Taught at YMCA lifeguard class from 8:00 to 9:30pm.
10pm - two organic (small) bananas in a bowl, a decent amount of
semi-sweet chocolate chips, microwave until the chocolate melts and
the
bananas are cooked.
So, let's see ... you basically skip breakfast and lunch and start
eating at 6pm you have three meals almost three hours apart one from
the other
Each meal could easily be 5000/6000 calories so it can be done and
makes more sense now. But isn't this a no-no in the warrior diet, I
mean three meals ... the standard number of meals people usually have
and Ori criticizes?
Davide, if you want to understand the Warrior Diet, you need to _read_
_the_ _book_. I will give you the summary again. The WD is about
alternating an 18-20 hour period of undereating with a 4-6 hour period
of overeating each day. FWIW, I typically don't eat quite so late at
10pm, but the WD is, among other things, about freedom from dependence
upon regular feedings. I eat when I have the time or when I'm hungry
enough to make the time and it couldn't be simpler. It is about
training your body's "deal with little or no food" mechanism to be
stronger, just like you want other systems in your body to be stronger
as a result of weight training. Does one _need_ to be stronger? No.
Does one _need_ to undereat during the day? No.

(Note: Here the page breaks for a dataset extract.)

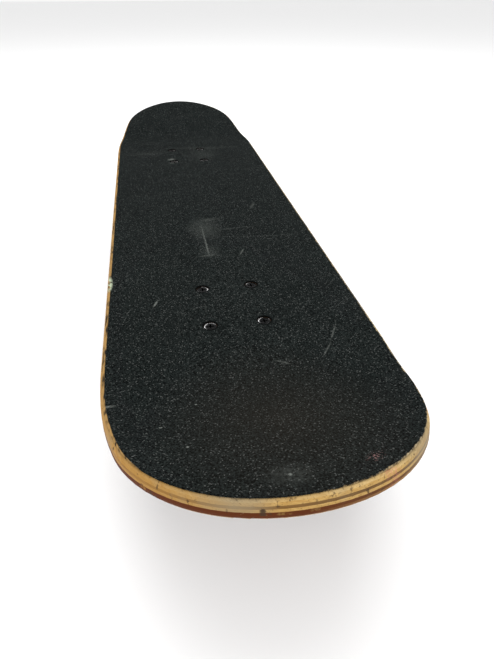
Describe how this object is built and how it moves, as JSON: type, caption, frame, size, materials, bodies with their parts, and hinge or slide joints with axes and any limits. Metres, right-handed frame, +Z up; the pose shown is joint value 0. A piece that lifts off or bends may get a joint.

There is no "no-no" on the WD. Some people give it up for weeks at a
time, e.g., when home from college, and go back to it again when they
resume their normal schedule. It's not a diet in the sense of Atkins or
Zone or similar. It's connected, at least in the author's mind (I don't
speak for DZ but I agree with Ori on this) an old-fashioned, romantic
idea of how one lives life - focused on work during the day,
undistracted by either the need to prepare food or the slothful feeling
of trying to get something done on a full stomach, and then relaxing and
doing what you please once the work day is done.
-S-
http://www.kbnj.com
.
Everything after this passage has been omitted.